Analysis Limitations
Temporal Bias: The model treats sixty years of data as a single pool, overlooking shifting musical standards across decades.
Label Definition: The “hit/flop” labels are defined by the dataset author and may not perfectly align with official Billboard chart performance.
Part 4: Final Summary and Limitations
Project Purpose
This analysis explores the association between Spotify audio features and commercial chart success (Explanatory Analysis).
Dataset Overview
Source: Spotify Hit Predictor (D2)
Sample Size: ~40,000 tracks (Balanced: 50% Hit / 50% Flop)
Time Range: 1960s – 2010s
| Model | Accuracy | AUC |
|---|---|---|
| Logistic Regression | 0.7230 | 0.8032 |
| Random Forest | 0.7878 | 0.8682 |
As shown in Section 3.1, Random Forest outperformed Logistic Regression across all metrics.
Core Conclusion
Audio features alone can predict chart success with reasonable accuracy (AUC = 0.87). This suggests that the sonic characteristics of a song are meaningfully associated with its commercial appeal—though they are not the sole determinants of success.
Research Limitations
- Temporal Consistency:
Standards for a “hit” have evolved; the model does not account for era-specific trends.

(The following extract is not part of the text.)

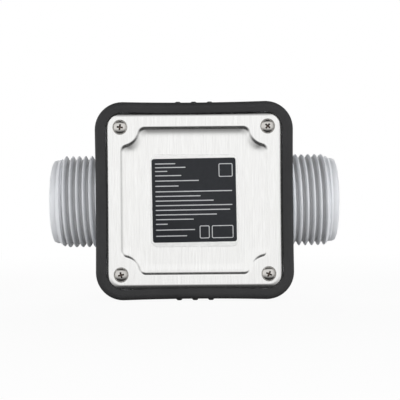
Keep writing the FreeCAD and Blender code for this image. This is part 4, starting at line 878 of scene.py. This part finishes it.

- Operational Definitions:
Labels are proxy indicators based on specific dataset criteria rather than universal industry standards.
- Missing Variables:
Critical non-musical factors such as marketing budgets, social media presence, and artist fame were not included.
- Genre Bias:
Variations in audio feature distributions across genres may influence the model’s fairness and generalizability.